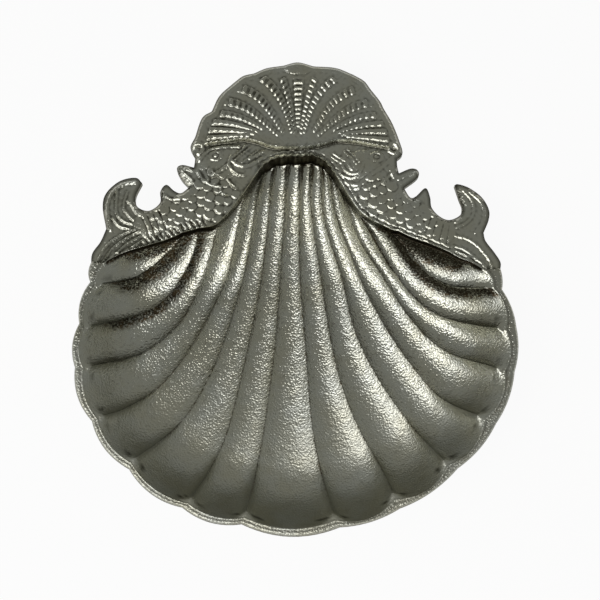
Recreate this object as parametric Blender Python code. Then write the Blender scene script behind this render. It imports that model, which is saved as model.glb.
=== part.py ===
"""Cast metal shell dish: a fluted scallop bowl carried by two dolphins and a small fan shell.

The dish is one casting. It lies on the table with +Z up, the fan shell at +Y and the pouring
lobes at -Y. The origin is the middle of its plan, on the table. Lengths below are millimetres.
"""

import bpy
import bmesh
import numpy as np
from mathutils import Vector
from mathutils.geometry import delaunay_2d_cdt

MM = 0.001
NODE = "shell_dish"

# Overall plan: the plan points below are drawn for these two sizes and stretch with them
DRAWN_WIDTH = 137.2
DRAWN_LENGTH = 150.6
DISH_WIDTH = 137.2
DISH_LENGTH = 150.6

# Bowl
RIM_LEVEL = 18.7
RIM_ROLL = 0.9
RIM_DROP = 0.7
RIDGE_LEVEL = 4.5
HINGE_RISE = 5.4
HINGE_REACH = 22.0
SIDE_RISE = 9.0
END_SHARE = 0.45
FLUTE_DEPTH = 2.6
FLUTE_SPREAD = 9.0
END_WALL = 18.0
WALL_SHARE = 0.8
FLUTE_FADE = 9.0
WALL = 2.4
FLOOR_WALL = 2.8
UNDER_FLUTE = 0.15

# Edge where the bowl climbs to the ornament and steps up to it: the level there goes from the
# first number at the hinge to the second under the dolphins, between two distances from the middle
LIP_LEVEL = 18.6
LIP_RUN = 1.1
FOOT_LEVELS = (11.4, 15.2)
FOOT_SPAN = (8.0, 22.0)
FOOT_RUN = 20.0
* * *
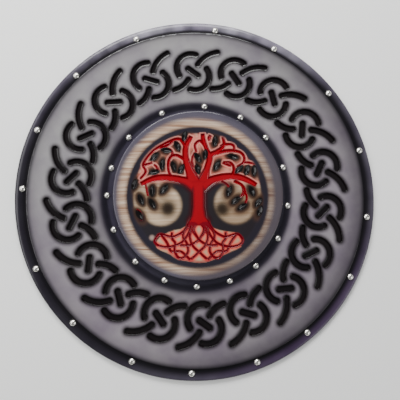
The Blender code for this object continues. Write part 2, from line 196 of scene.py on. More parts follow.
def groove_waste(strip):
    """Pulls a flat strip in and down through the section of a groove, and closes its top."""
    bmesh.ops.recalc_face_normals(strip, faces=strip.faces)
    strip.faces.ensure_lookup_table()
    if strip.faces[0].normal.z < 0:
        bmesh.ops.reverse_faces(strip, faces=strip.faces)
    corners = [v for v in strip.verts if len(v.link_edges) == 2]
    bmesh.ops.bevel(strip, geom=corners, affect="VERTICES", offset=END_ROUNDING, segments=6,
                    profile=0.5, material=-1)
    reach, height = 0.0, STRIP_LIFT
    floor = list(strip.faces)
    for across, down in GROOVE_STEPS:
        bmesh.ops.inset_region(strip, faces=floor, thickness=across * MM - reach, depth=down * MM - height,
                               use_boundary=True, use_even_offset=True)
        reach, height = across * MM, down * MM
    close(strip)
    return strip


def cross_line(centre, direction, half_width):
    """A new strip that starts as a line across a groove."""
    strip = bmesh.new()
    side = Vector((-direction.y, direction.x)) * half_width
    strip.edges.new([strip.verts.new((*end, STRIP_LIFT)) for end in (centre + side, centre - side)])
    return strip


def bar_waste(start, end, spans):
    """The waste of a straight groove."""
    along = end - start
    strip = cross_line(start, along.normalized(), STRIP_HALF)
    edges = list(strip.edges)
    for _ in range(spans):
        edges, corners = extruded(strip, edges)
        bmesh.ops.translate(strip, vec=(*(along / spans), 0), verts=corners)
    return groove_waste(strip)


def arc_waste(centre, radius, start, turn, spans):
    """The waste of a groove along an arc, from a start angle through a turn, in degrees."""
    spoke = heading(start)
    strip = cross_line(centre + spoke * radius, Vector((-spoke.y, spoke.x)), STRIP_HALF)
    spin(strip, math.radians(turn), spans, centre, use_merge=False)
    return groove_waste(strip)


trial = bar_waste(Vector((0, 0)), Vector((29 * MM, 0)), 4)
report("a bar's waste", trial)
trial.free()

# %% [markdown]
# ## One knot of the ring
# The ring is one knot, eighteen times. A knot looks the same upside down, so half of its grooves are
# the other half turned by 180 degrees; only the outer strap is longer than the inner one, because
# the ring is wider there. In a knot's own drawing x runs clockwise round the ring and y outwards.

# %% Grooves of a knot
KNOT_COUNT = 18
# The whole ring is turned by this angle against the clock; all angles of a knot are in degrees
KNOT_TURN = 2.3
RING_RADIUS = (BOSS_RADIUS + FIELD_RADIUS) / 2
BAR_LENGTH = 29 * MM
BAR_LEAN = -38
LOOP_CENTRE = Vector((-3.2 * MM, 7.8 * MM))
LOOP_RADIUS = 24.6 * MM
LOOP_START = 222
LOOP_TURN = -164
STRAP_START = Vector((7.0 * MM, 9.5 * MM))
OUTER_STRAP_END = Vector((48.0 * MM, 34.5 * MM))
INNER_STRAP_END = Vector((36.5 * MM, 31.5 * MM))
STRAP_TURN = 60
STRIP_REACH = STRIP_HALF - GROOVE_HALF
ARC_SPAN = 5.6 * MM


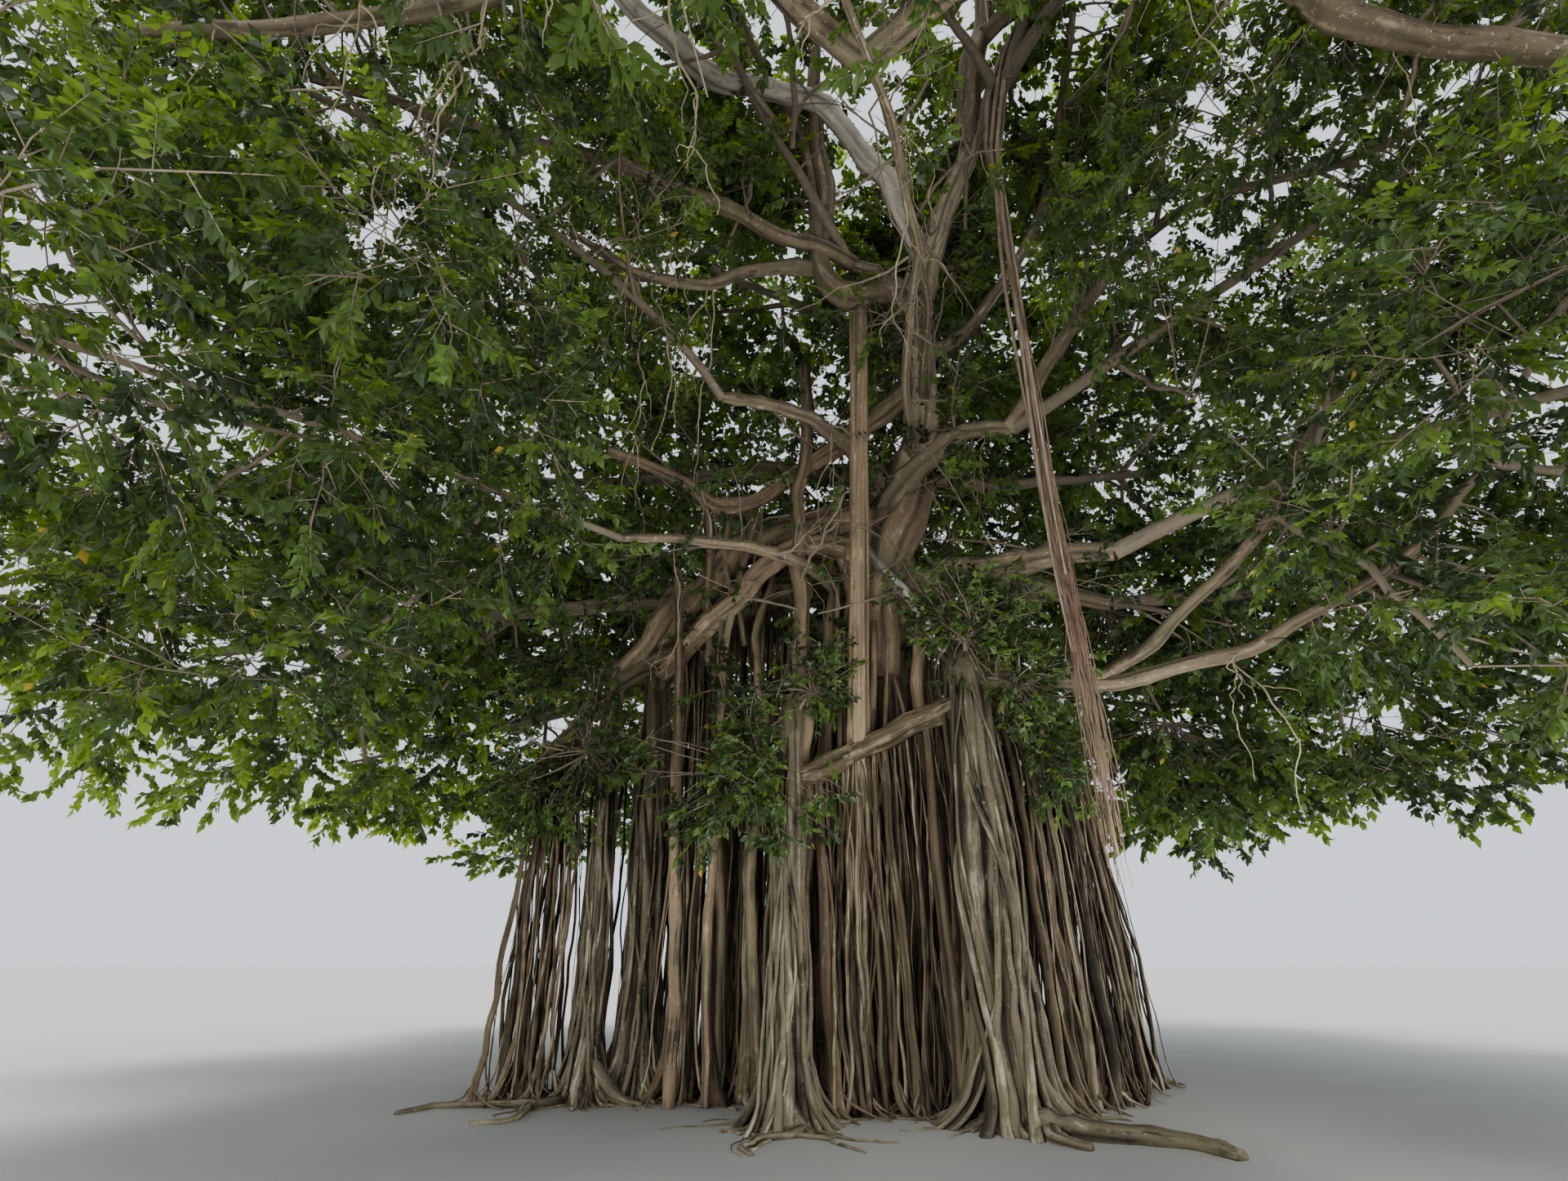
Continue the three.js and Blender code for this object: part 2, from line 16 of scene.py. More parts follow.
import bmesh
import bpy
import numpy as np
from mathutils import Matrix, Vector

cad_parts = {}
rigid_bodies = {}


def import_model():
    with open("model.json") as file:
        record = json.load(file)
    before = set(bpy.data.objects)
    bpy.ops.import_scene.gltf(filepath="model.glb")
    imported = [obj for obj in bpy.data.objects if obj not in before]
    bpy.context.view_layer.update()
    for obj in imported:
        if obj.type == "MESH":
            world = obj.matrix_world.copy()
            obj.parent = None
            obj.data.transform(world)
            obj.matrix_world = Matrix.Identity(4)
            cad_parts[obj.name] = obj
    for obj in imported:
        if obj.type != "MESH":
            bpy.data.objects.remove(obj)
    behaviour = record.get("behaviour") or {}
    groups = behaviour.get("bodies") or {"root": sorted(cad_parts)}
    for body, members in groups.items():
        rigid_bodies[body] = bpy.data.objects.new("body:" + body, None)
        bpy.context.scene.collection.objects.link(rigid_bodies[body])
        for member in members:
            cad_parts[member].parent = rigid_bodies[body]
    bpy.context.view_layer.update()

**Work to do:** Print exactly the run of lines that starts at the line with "Recreate this object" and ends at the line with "FOOT_RUN = 20.0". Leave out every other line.

**Exercise result:**
Recreate this object as parametric Blender Python code. Then write the Blender scene script behind this render. It imports that model, which is saved as model.glb.
=== part.py ===
"""Cast metal shell dish: a fluted scallop bowl carried by two dolphins and a small fan shell.

The dish is one casting. It lies on the table with +Z up, the fan shell at +Y and the pouring
lobes at -Y. The origin is the middle of its plan, on the table. Lengths below are millimetres.
"""

import bpy
import bmesh
import numpy as np
from mathutils import Vector
from mathutils.geometry import delaunay_2d_cdt

MM = 0.001
NODE = "shell_dish"

# Overall plan: the plan points below are drawn for these two sizes and stretch with them
DRAWN_WIDTH = 137.2
DRAWN_LENGTH = 150.6
DISH_WIDTH = 137.2
DISH_LENGTH = 150.6

# Bowl
RIM_LEVEL = 18.7
RIM_ROLL = 0.9
RIM_DROP = 0.7
RIDGE_LEVEL = 4.5
HINGE_RISE = 5.4
HINGE_REACH = 22.0
SIDE_RISE = 9.0
END_SHARE = 0.45
FLUTE_DEPTH = 2.6
FLUTE_SPREAD = 9.0
END_WALL = 18.0
WALL_SHARE = 0.8
FLUTE_FADE = 9.0
WALL = 2.4
FLOOR_WALL = 2.8
UNDER_FLUTE = 0.15

# Edge where the bowl climbs to the ornament and steps up to it: the level there goes from the
# first number at the hinge to the second under the dolphins, between two distances from the middle
LIP_LEVEL = 18.6
LIP_RUN = 1.1
FOOT_LEVELS = (11.4, 15.2)
FOOT_SPAN = (8.0, 22.0)
FOOT_RUN = 20.0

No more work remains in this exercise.